Certamente, bisogna guardarsi dai “falsi apostoli” (2° Corinzi 11:13) e dai “falsi profeti” (come, d’altronde, dai falsi pastori, Giovanni 10:1,12-13, e dai falsi evangelisti, Galati 1:7-9). “Li riconoscerete dai loro frutti”, ha detto Gesù (Matteo 7:16). Ma l’esistenza del falso non giustifica un atteggiamento di sospetto o di rifiuto generalizzato. Ci sono in circolazione delle banconote false, ma non per questo decidiamo di rifiutare la busta paga!
I veri ministri di Dio non cercano di “imporsi”, né di costruire un loro “impero” personale, ma hanno un cuore di servo e la sola ambizione di promuovere e di edificare il Regno di Dio. Cristo oggi sta suscitando nella Sua chiesa apostoli e profeti (cosa che, d’altronde, ha sempre fatto nel corso della storia: Giovanni Wesley, per esempio, era indubbiamente un apostolo, e George Fox un profeta). Ma sta anche stimolando la chiesa a riconoscerli come tali, a chiamarli con il giusto nome e a dare loro tutto lo spazio e tutto il riconoscimento di cui hanno bisogno per svolgere efficacemente il loro servizio.

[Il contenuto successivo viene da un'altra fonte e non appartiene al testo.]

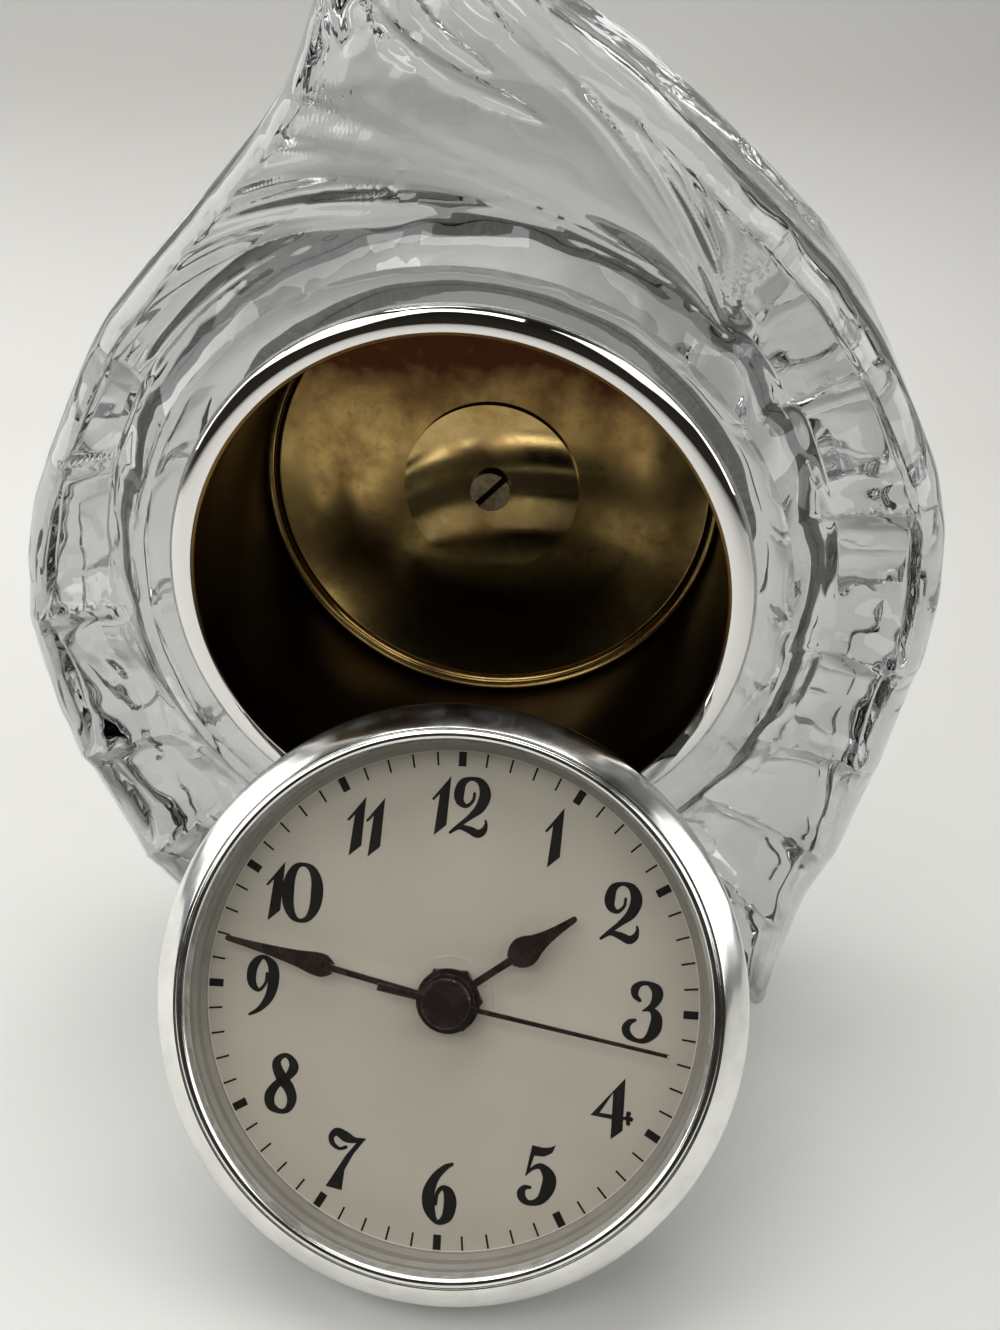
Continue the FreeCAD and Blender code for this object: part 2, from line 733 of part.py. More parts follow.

È importante, infatti, dare loro questo riconoscimento. Gesù disse: “Chi riceve un profeta come profeta (e non come pastore, né tantomeno come un agitatore che disturba la pace e la tranquillità!) riceverà premio di profeta” (Matteo 10:41) Come osservò qualche anno fa un apostolo contemporaneo: “Per alcuni sono un evangelista, perché ho svolto in mezzo a loro questo ruolo; per altri sono un apostolo, e posso agire come tale nei loro confronti. Per altri ancora, non sono altro che un gran fastidio!”
Dio ci chiede di dare ascolto a quello che lo Spirito Santo sta dicendo alle chiese, e di riconoscere ed accogliere gli uomini unti dallo Spirito per queste funzioni, perché sono indispensabili alla crescita, alla maturazione e all’unità della chiesa del Signore.
1 Watchman Nee, The Normal Christian Church Life, Washington, International Students Press, 1969, p.16.